Because when life gets insane, (which it seems to do, more and more these days), it’s nice to have a place to go, where the deeper you slip, the more relaxed and welcome you feel.

Deep in the middle of my Zen Garden, right next to the “World’s Largest Redwood (which I stopped growing, because I didn’t like the way it was going to turn out…tallest is big enough), is a little friend that keeps life in perspective.

It’s a little squirrel…that sits eating on a log. Happy…oblivious to the world around it, and content in having “enough.”  If I had continued to expand the redwood, “just because I could,” I would have lost the squirrel, to a big fence, and a sign. Who needs that?

Learning when “enough is actually enough,” is important in life. “More, bigger, faster, more challenging,” so you aren’t bored, isn’t always a good thing.  Take another look at the picture of Selvio pass. That kind of “excitement” I don’t need.

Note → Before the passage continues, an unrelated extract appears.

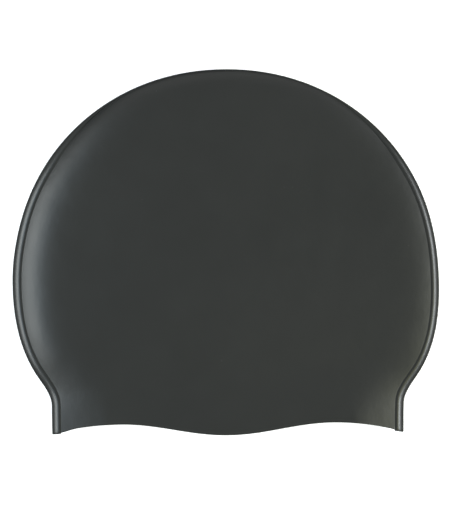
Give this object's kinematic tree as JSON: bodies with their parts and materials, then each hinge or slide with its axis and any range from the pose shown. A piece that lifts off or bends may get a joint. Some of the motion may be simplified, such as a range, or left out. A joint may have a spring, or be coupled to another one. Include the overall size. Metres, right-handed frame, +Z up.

The fact is, with age, you learn to savor “home,” in the small things in life. And one of my favorite little James Taylor songs…which is really just a throw-away for the most part, on the Mudslide Slim album, is the song, “Isn’t Nice to Be Home Again.”

Fifty Eight seconds…with a solo acoustic guitar…and the line, “Didn’t we miss your smiling face?”  That really says it all.

Because, as I have learned far too many times this past year, there is no guarantee how much “life currency” anyone has. So many friends have left, far too early.  What I would give to have more time with them.

So, in the end…I am happy with where we are in TSTO. It takes far less “life currency” to get the same sense of “home,” as well as the familiarity that can be derived from a relationship that has gone on between all of us, for more than seven years.

As long as this community remains “home,” I will continue to play, and be thankful for all that we have shared with one another.